The following atmospheric variables are allowed:
| Name | Description |
| - | - |
| `t` | Temperature in `K` |
| `u` | Eastward wind speed in `m/s` |
| `v` | Southward wind speed in `m/s` |
| `q` | Specific humidity in `kg/kg` |
| `z` | Geopotential in `m^2/s^2` |
For [Aurora 0.4° Air Pollution](aurora-air-pollution), the following atmospheric variables are
also allowed:
| Name | Description |
| - | - |
| `co` | Carbon monoxide in `kg/kg` |
| `no` | Nitrogen monoxide in `kg/kg` |
| `no2` | Nitrogen dioxide in `kg/kg` |
| `so2` | Sulphur dioxide in `kg/kg` |
| `go3` | Ozone in `kg/kg` |
## `Batch.metadata`
`Batch.metadata` must be a `Metadata`, which contains the following fields:
* `Metadata.lat` is the vector of latitudes.

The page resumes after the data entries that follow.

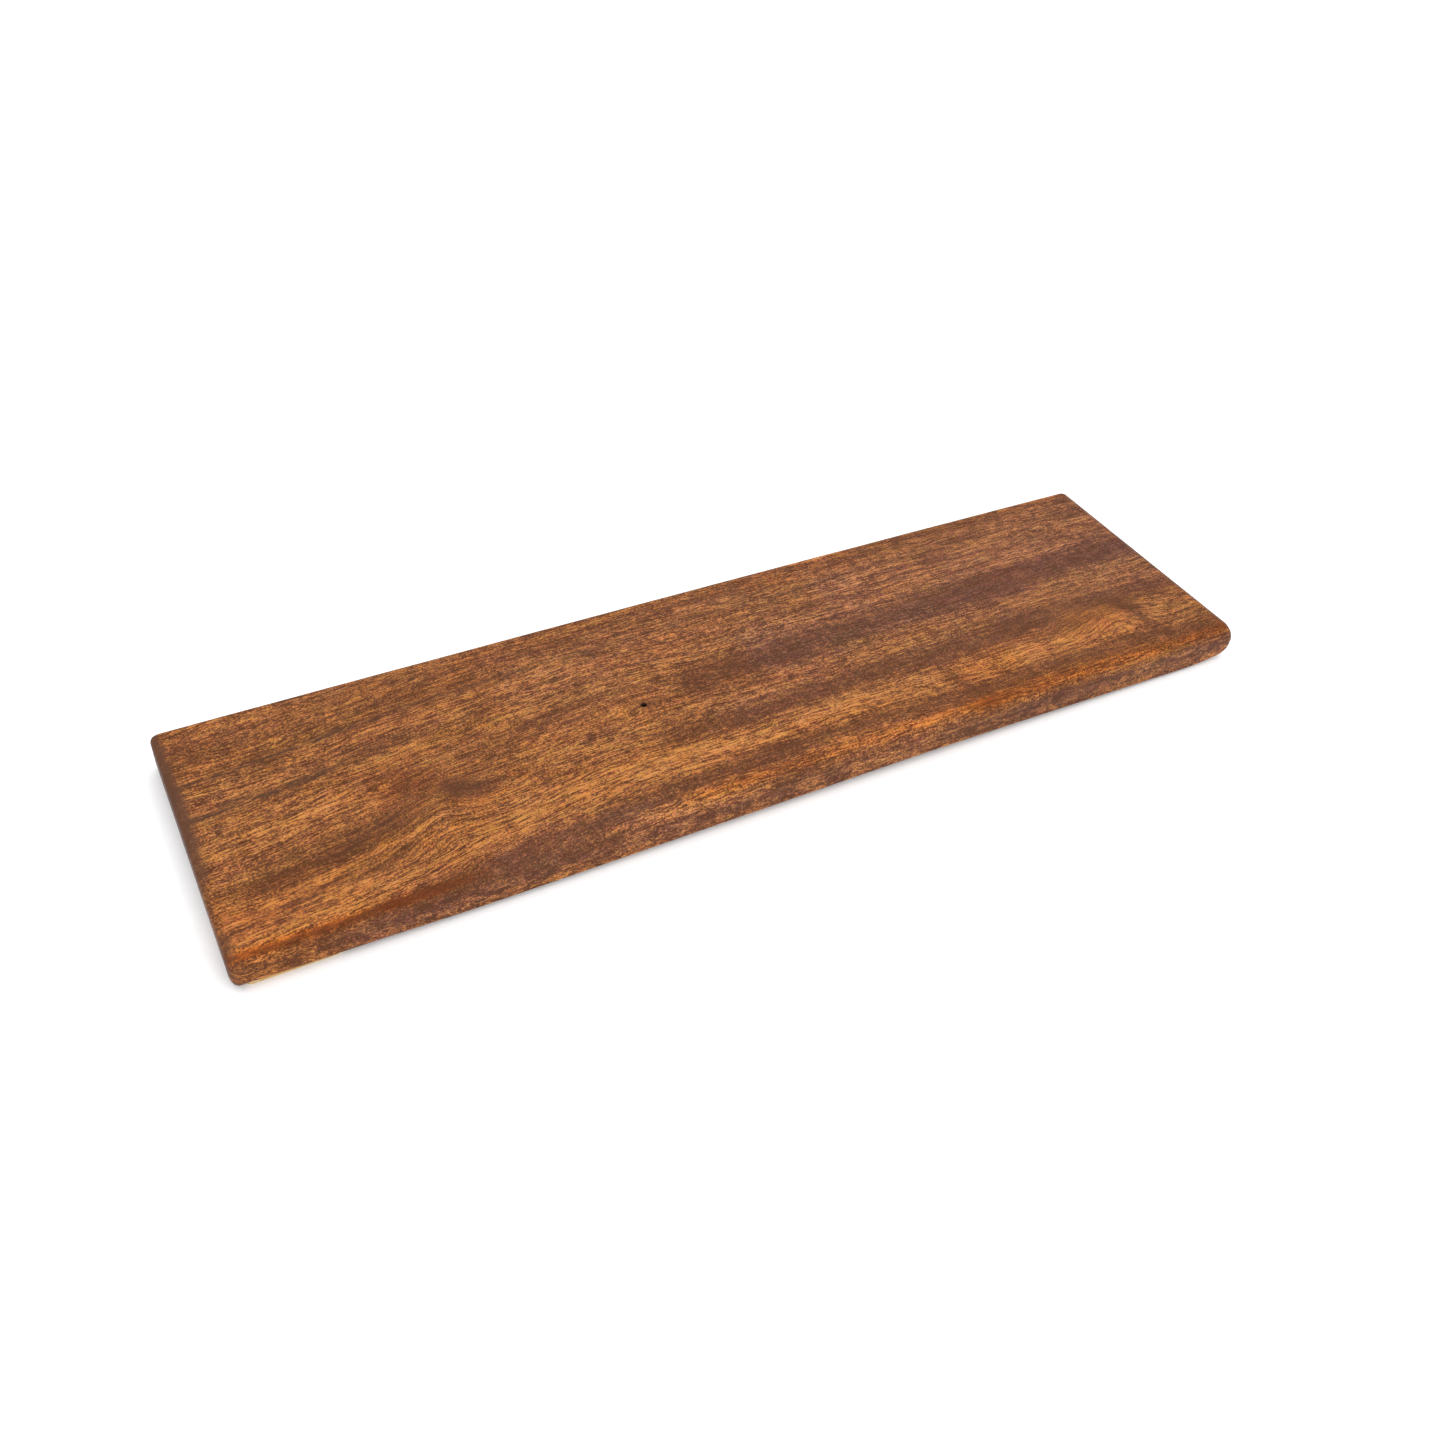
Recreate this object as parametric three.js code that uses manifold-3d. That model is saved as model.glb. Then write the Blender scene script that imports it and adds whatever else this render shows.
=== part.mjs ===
// Wooden keyboard wrist rest: a low hardwood board on four self-adhesive anti-slip pads.
// Millimetres. +X runs along the board to the user's right, -Y is the wrist side and +Z is up.
// The origin is on the desk, under the middle of the board.

import * as THREE from 'three';
import { mergeVertices } from 'three/addons/utils/BufferGeometryUtils.js';
import Module from 'manifold-3d';

const wasm = await Module();
wasm.setup();

// ---- Driving dimensions ----

const boardLength = 300;
const boardDepth = 82;
const boardThickness = 10.5;

const wristEdgeRadius = 4; // generous round-over where the wrists rest
const keyboardEdgeRadius = 1; // barely eased, so that the board meets the keyboard
const leftEndRadius = 3; // the ends are rounded over by hand, the right one more than the left
const rightEndRadius = 5;
const undersideEdgeRadius = 1.2; // sanded easing along both long bottom edges
const undersideLeftRadius = 2; // sanded easing along the bottom of each end
const undersideRightRadius = 4;
const planCornerRadius = 2.8; // upright corners, seen from above

const padLength = 22.5;
const padDepth = 10;
const padThickness = 0.9;
const padCornerRadius = 1.5;
const adhesiveThickness = 0.15;

// The pads are set by hand, so each has its own distance from the board's end and long edge.
const pads = [
  { name: 'front_left', endInset: 3.0, edgeInset: 1.6 },
  { name: 'front_right', endInset: 3.6, edgeInset: 2.8 },
  { name: 'back_left', endInset: 3.3, edgeInset: 3.0 },
  { name: 'back_right', endInset: 3.0, edgeInset: 3.4 },
];

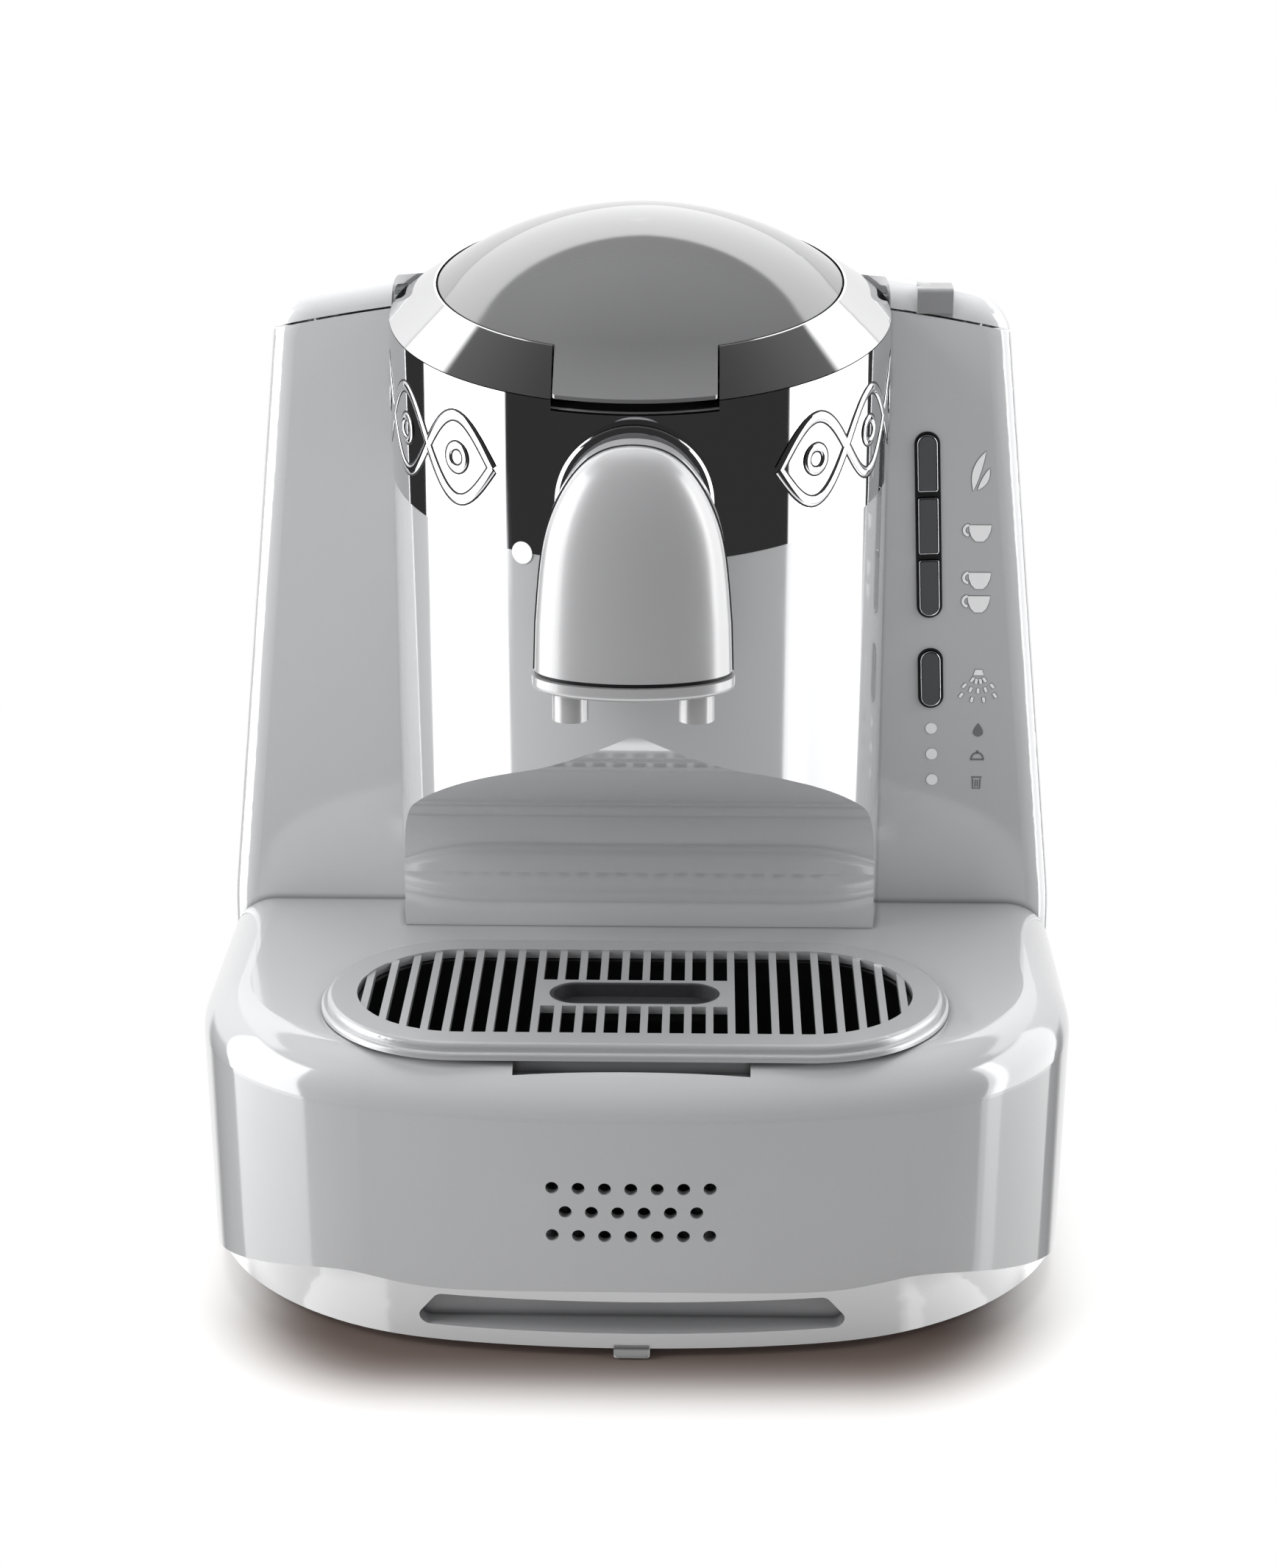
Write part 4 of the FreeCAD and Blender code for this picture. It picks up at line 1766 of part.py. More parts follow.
whole = Part.makeCompound([target.Shape for target in nodes])
bounds = whole.BoundBox
print("nodes", len(nodes))
print("box", [round(value, 2) for value in (bounds.XMin, bounds.YMin, bounds.ZMin,
                                            bounds.XMax, bounds.YMax, bounds.ZMax)])
for target in nodes:
    shape = target.Shape
    print(f"{target.Label}: {len(shape.Solids)} solid(s), {shape.Volume:.0f} mm3")
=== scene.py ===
# %% [markdown]
# # A coffee maker for small cups, dressed for its portrait
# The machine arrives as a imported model: every case, lid and screw is already there, in real metres.
# This notebook gives each surface the look it has on the real thing, and adds what the model leaves
# out: the frieze on the bright band, the small signs beside the buttons, and the studio around it.

import math

import bmesh
import bpy
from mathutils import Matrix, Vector


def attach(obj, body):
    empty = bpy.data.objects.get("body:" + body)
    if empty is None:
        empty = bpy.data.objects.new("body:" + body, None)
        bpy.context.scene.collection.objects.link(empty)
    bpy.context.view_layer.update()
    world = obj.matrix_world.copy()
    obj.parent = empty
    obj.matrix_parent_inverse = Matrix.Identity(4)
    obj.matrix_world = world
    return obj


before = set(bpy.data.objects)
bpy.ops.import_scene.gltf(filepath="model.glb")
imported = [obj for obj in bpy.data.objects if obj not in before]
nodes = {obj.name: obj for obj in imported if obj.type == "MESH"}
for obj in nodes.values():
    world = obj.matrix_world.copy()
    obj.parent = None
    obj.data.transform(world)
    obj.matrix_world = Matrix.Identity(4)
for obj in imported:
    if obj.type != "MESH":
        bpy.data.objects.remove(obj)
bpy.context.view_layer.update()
print("pieces in the model:", len(nodes))

# %% [markdown]
# ## The camera
# The picture was taken from a little above, with a long lens, almost straight from the front. A long
# lens keeps the column from bulging. The numbers below came from matching the machine's corners.

# %% Place the camera
camera_place = Vector((0.0184, -0.9048, 0.4349))
camera_pitch = math.radians(19.0)
camera_turn = math.radians(1.2)

camera_data = bpy.data.cameras.new("portrait_camera")
camera_data.lens = 76.0
camera_data.sensor_width = 36.0
camera = bpy.data.objects.new("portrait_camera", camera_data)
camera.location = camera_place
camera.rotation_euler = (math.pi / 2 - camera_pitch, 0.0, camera_turn)
bpy.context.collection.objects.link(camera)
bpy.context.scene.camera = camera
print("camera height above the table:", round(camera_place.z, 3), "m")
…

The latitudes must be _decreasing_.
The latitudes can either include both endpoints, like `linspace(90, -90, 721)`,
or not include the south pole, like `linspace(90, -90, 721)[:-1]`.
For curvilinear grids, this can also be a matrix, in which case the foregoing conditions
apply to every _column_.
* `Metadata.lon` is the vector of longitudes.
The longitudes must be _increasing_.
The longitudes must be in the range `[0, 360)`, so they can include zero and cannot include 360.
For curvilinear grids, this can also be a matrix, in which case the foregoing conditions
apply to every _row_.
* `Metadata.atmos_levels` is a `tuple` of the pressure levels of the atmospheric variables in hPa.
Note that these levels must be in exactly correspond to the order of the atmospheric variables.
Note also that `Metadata.atmos_levels` should be a `tuple`, not a `list`.
* `Metadata.time` is a `tuple` with, for each batch element, a `datetime.datetime` representing the time of the data.
If the batch size is one, then this will be a one-element `tuple`, e.g. `(datetime(2024, 1, 1, 12, 0),)`.
Since all Aurora models require variables for the current _and_ previous step,
`Metadata.time` corresponds to the time of the _current_ step.
Specifically, `Metadata.time[i]` corresponds to the time of `Batch.surf_vars[i, -1]`.
## Model Output
The output of `aurora.forward(batch)` will again be a `Batch`.
This batch is of exactly the same form, with only one difference:
the history dimension will have size one.